Juntar farinha, açúcar e a manteiga partida em bocadinhos (temperatura ambiente). Com as mãos, misturar tudo até que a maior parte da massa esteja a parecer areia. Alguns pedacinhos de manteiga não se vão desfazer tanto, mas também é a graça de ter alguns pedaços maiores.
Colocar esta mistura por cima das maçãs, até cobrir tudo muito bem.
Levar ao forno durante mais ou menos 20 minutos, até estar bem dourado.
Resulta bem com vários tipos de farinha e até com açúcar amarelo.
Podes comer ainda quente, que é uma maravilha.
esta semana no daylight:
Começámos a semana com as coisas que iluminaram setembro;
Escrevi sobre Do Amor e Outros Demónios, o 9.º livro que li do García Márquez;
Este foi o mais popular da semana: mostrei o antes e depois da cozinha da minha mãe e falei sobre todo o processo de remodelação;
O episódio 37 do Crise de Identidade foi sobre o lugar da amizade quanto namoramos e sobre ter identidade para lá das nossas relações;
Por fim, falei sobre o concerto lindinho dos The National no Super Bock Arena.
a viver nas páginas de…
What Are You Going Through, Sigrid Nunez
mais coisas em que pensar
Não é o tipo de vídeo habitual do Jack Edwards, mas foi provavelmente um dos vídeos dele de que mais gostei.
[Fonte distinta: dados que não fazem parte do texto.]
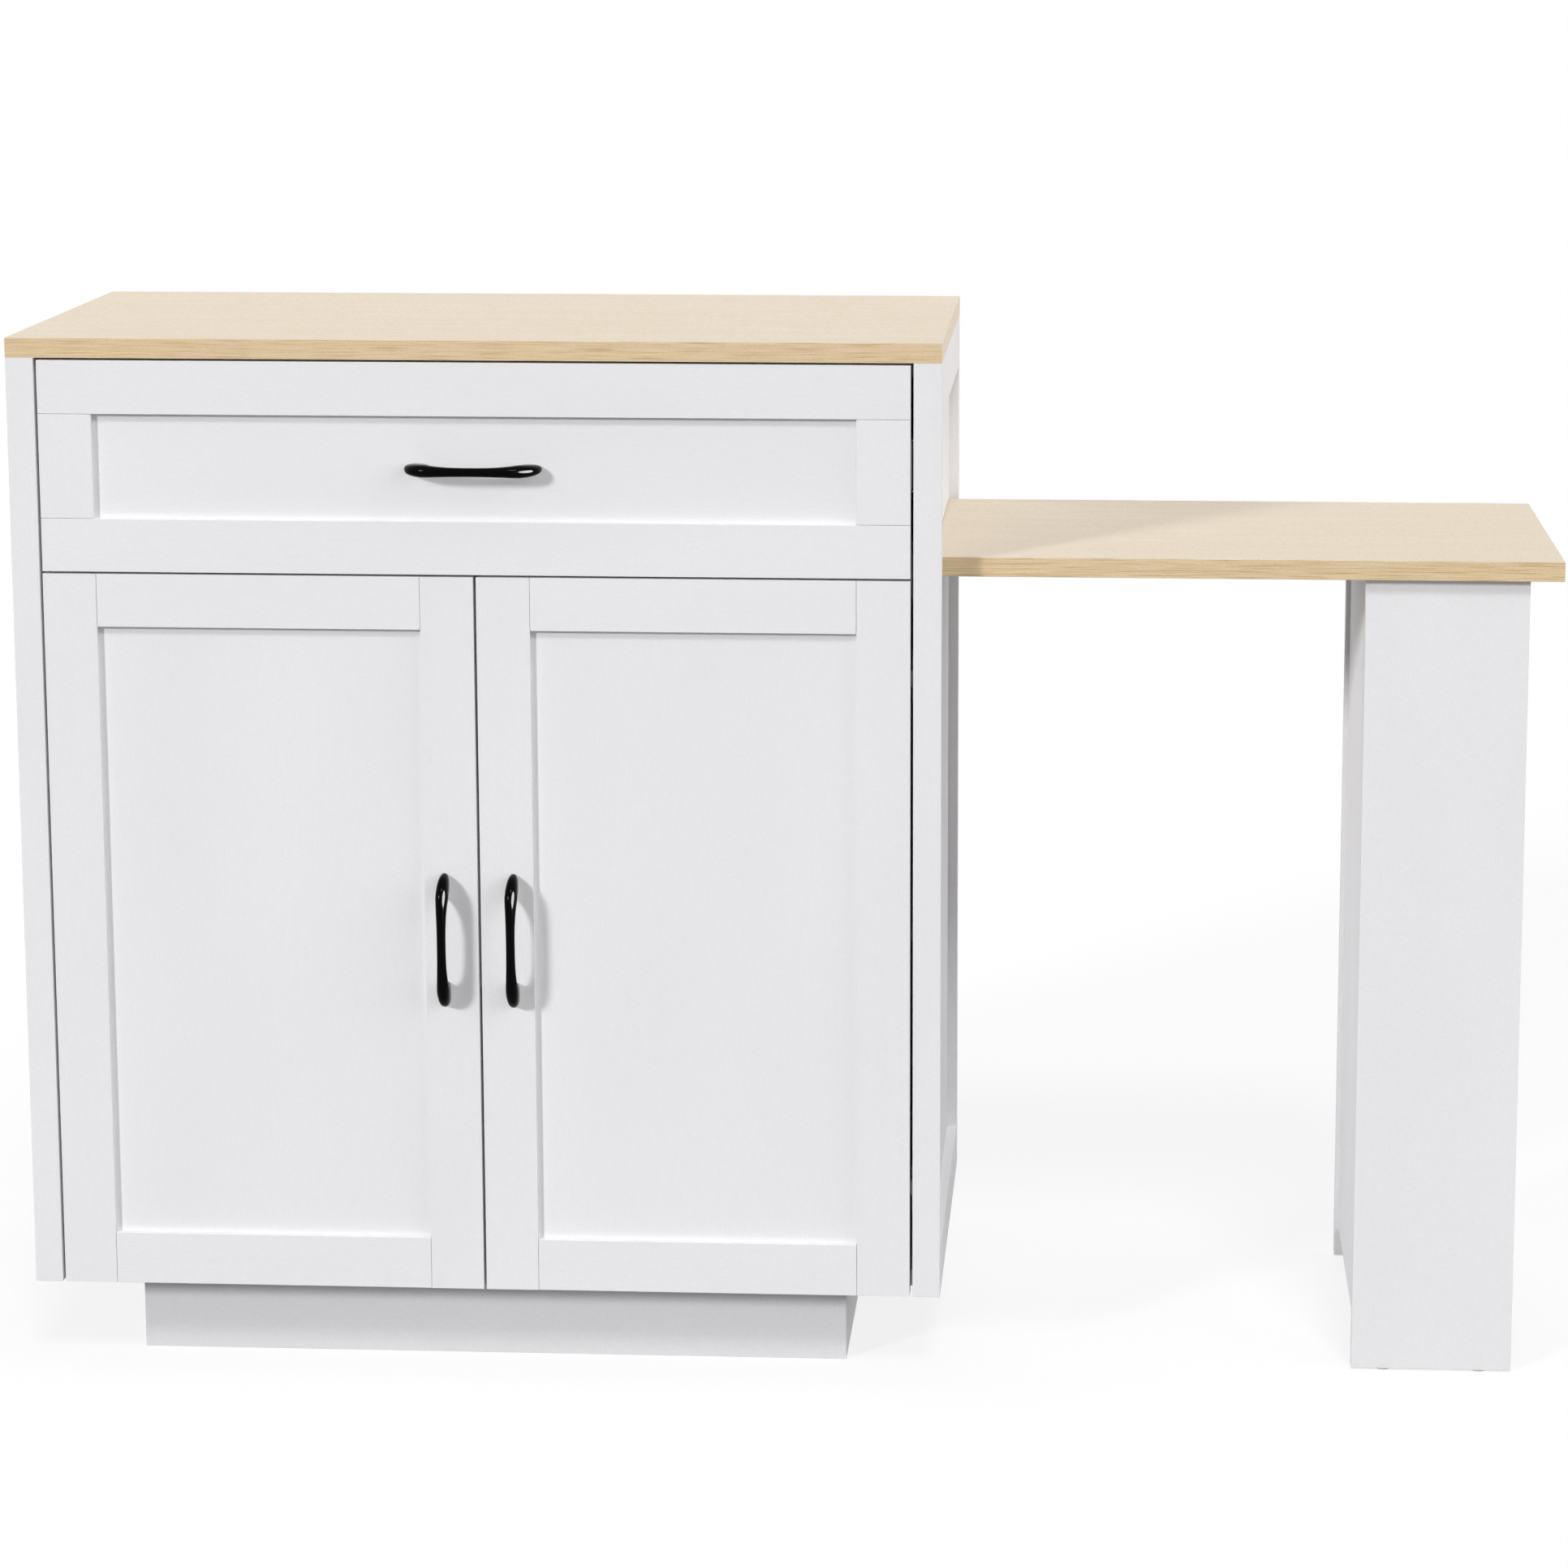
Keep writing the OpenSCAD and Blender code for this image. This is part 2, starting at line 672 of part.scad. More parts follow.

Partindo da questão de vários livros de celebridades serem escritos por ghostwriters, o Jack fez uma reflexão sobre o trabalho de um ghostwriter, quem esconde e quem não esconde que usa ghostwriter e ainda o motivo pelo qual é importante para a indústria literária publicar livros de celebridades. Achei o vídeo muito interessante e vale a pena para pensar na parte positiva destes livros.
Coisas que iluminaram a última semana:
The National no Super Bock Arena
Sinto que The National existe na minha vida desde sempre, não tivesse eu crescido rodeada de bandas rock e de revistas Blitz, no entanto acho que só com o Sleep Well Beast comecei a ouvi-los realmente. Depois de muitas visitas a Portugal, fui finalmente a um concerto deles, no Super Bock Arena. Com bilhete comprado desde janeiro, houve dois álbuns novos entretanto e estava muito curiosa com a forma como iriam equilibrar os temas antigos e os novos. O resultado foi um concerto memorável, com um final sempre arrepiante.